LE TERAPIE INTENSIVE
Molto è cambiato nelle terapie intensive. Se nella Fase 1 l’età media dei pazienti superava i 60-65 anni, oggi si aggira intorno ai 50, nell’ambito di una forbice che si è molto ampliata: si va dai 30 ai 90 anni, come rileva Alessandro Vergallo, presidente nazionale di Aaroi-Emac, l’associazione degli anestesisti e rianimatori. “Nella prima fase – dice Vergallo – i pazienti tra i 30 e i 40 anni non c’erano se non con minime percentuali, a differenza di adesso. Si deve a questo, e al fatto che diagnosi e intervento terapeutico sono più precoci, l’indice di mortalità più basso: non certo a una minore aggressività del virus. Ecco perché non ha senso dire che l’infezione è meno grave”.

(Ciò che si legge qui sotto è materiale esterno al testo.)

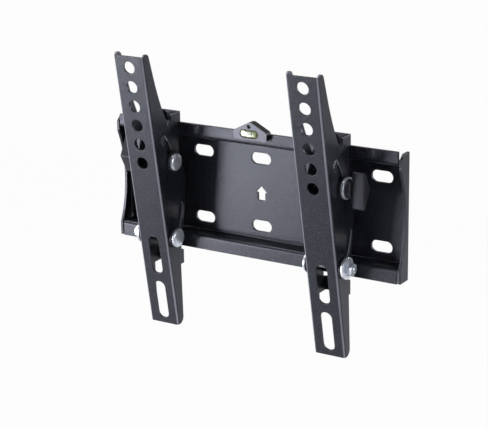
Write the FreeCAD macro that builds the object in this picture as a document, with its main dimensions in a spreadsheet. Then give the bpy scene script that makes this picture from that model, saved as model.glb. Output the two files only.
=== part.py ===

Se c’è una cosa che, infatti, non è mutata è il quadro clinico dei pazienti che finiscono in terapia intensiva. “Siamo di fronte alle stesse insufficienze respiratorie, tali da richiedere l’intubazione – aggiunge Cristina Mascheroni, presidente di Aaroi-Emac della Lombardia –. E non sono cambiati i quadri delle Tac, che rivelano una forte sofferenza polmonare, come nella prima ondata. Clinicamente il virus appare sempre lo stesso”. La differenza sta nel fatto che non sempre la gravità dell’infezione è strettamente correlata alla presenza di comorbilità. “Oggi non è affatto detto che i pazienti Covid che finiscono in T.I. presentino patologie croniche”, prosegue Mascheroni . Non, almeno, come accadeva quasi sempre in primavera, tra obesità, ipertensione, insufficienze renali o patologie cardiache. In base al rapporto dell’Iss che considera il periodo compreso tra la terza settimana di febbraio e il 4 ottobre, i deceduti avevano nel 62,9% dei casi 3 o più patologie, nel 19,9% almeno 2 e solo il 3,6% non ne presentava neanche una. Il fatto che ora non si possa più parlare di una correlazione automatica tra comorbilità e gravità del quadro clinico è dovuta all’abbassamento dell’età media dei ricoverati: semplicemente, ci sono meno anziani. E i criteri che guidano i medici nella scelta di trasferire un paziente in T.I. sono gli stessi: in primis una grave insufficienza respiratoria, che dall’inizio dell’epidemia a oggi ha riguardato il 94,7% dei casi seguiti da morte.